The 9/11 Commission sharply criticized U.S. intelligence capabilities and collection, including from foreign governments, and the government's failure to share and analyze intelligence from all sources available to it. By contrast, France and the United States exchanged information on the French terrorists, who were on U.S. watch lists. Following 9/11, there was an expert consensus that terrorist groups preferred to recruit persons without criminal records, without immigration problems, or who are otherwise unlikely to come to the attention of the police or security services. Yet the Kouachis and Coulibay were decidedly not "clean" operatives: Their jihadist sympathies, ties and activities were well-documented. They had been implicated in terrorist plots, at least one but probably both Kouachi brothers had spent time in Yemen, and Chérif Kouachi had served prison time in France. For whatever reason, French officials did not view the Kouachis or Coulibay as sufficient threats to keep them under surveillance. Perhaps more surprisingly, they did not prevent Coulibay, a terrorist with known ties to the Kouachis, from attacking the kosher supermarket after the Charlie Hebdo murders. French security services -- which report being overwhelmed by the number of potential French jihadists, including returning citizens from the conflicts in Syria and Iraq -- should be afforded whatever resources are necessary to address this threat.

In refining and implementing its national security strategy, France must be particularly vigilant in upholding its core values. It should not compromise its principles as part of a misguided strategy to pacify either home-grown jihadists or right-wing extremists. The challenge is not one of "recalibrating" the line between security and rights but one of recognizing that rights further security and national unity. Conversely, rights violations will lend support to terrorist narratives and risk alienating the very communities that security and law enforcement services must rely upon for intelligence and cooperation in this struggle. Minority communities -- in which terrorists may hide -- must be brought "out of the shadows" and enlisted in support of a shared priority in which they have an immense stake.

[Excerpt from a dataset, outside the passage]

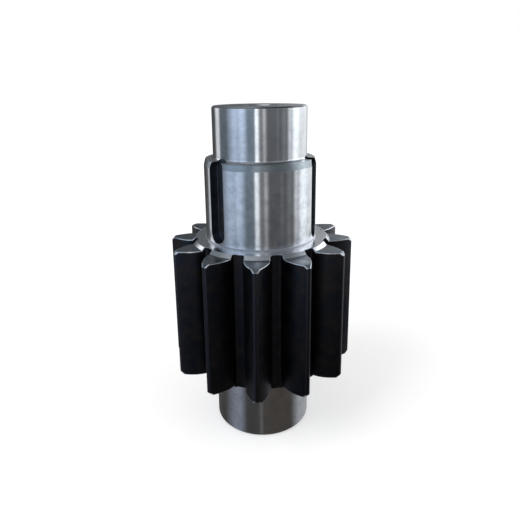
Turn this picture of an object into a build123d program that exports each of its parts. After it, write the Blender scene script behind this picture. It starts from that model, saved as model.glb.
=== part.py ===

The post-9/11 US strategy -- borne of inadequate intelligence and fear of imminent attacks -- has foiled additional terrorist plots. However, it also included initiatives that yielded little in the way of actionable intelligence, offended U.S. values, and did not win "hearts and minds" at home or abroad. The registration of 83,519 men from 25 nations and the arrest and detention (many for protracted periods and in abusive conditions) of 768 non-citizens of Middle Eastern and South Asian descent were particularly offensive and counter-productive. In addition, the national security framework lost credibility as 6,400 persons were referred for terrorist-related prosecutions in the two years following 9/11, and the federal government justified measures like the interdiction and detention of Haitian boat people as security imperatives.

"Profiling" became a particularly contentious issue following 9/11. Many counter-terror experts argued that profiling based on religion, ethnicity, national origin or immigration status was potentially harmful from a security standpoint and, at best, a waste of time. However, they deemed "intelligence"-based profiling an important and effective law enforcement tool. Given the responsiveness of terrorists to law enforcement and counter-terror strategies, however, they cautioned that profiles must be regularly updated.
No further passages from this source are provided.